Lafontaine – one of the few strategic thinkers in German politics

This is no small achievement. Lafontaine is undoubtedly one of the most hated politicians in Germany: but what is equally clear is that he has achieved more, and pushed more political issues up the agenda, than most of his opponents. But what is he really after? Is it all a campaign to destroy the social democrats, by whom he feels betrayed and abandoned? Or is he seeking to unify the left, creating a new socialist unity party for our times, so to speak – but this time on a voluntary basis?
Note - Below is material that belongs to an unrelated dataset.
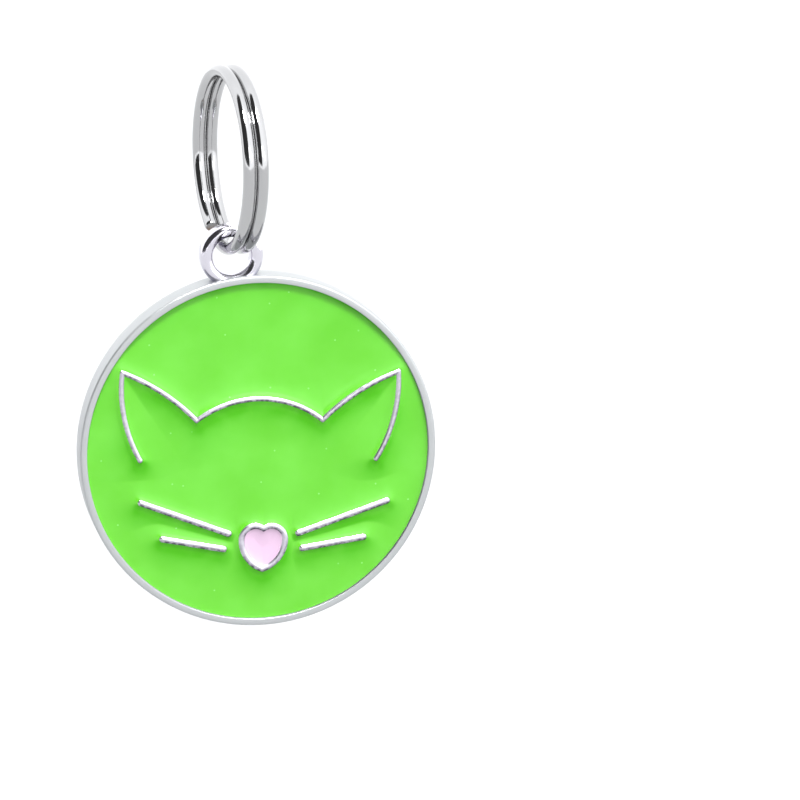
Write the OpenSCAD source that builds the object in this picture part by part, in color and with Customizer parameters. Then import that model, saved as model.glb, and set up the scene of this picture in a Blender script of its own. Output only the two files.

Lafontaine pulled off his biggest coups when he dealt a death blow to the hegemony of Kohl and when he brought down Schröder. By 2013 at the latest he wants to send Merkel, Westerwelle and the remaining Schröder crew packing. But is that enough to satisfy this gifted politician, who comes across as malcontent, or at the very least bored, as soon as he achieves what he has set out to do?

There is no doubt that Lafontaine is one of the few true strategic thinkers in German politics. He starts thinking from where he wants to end up, and not from the situation where he is now. 2013 is surely going to be a crucial year for him. By then the political landscape of the Federal Republic will have to be gradually reordered. From his perspective a national CDU/FDP coalition might not be at all a bad thing for an ongoing change of government in the German states, paving the way for a coalition of left-wing parties in Berlin, in the Saarland, in Thuringia, in Brandenburg, later on in Mecklenburg-Vorpommern – and who knows, in North Rhine-Westphalia in May 2010?

Or is Lafontaine hoping for another Grand Coalition (CDU/SPD), on the grounds that this could destroy for good the SPD of the upwardly mobile centre? As he approaches 70, what kind of left does he want to see? Is he even interested in the left any more?

Questions, questions. But as yet, no answers.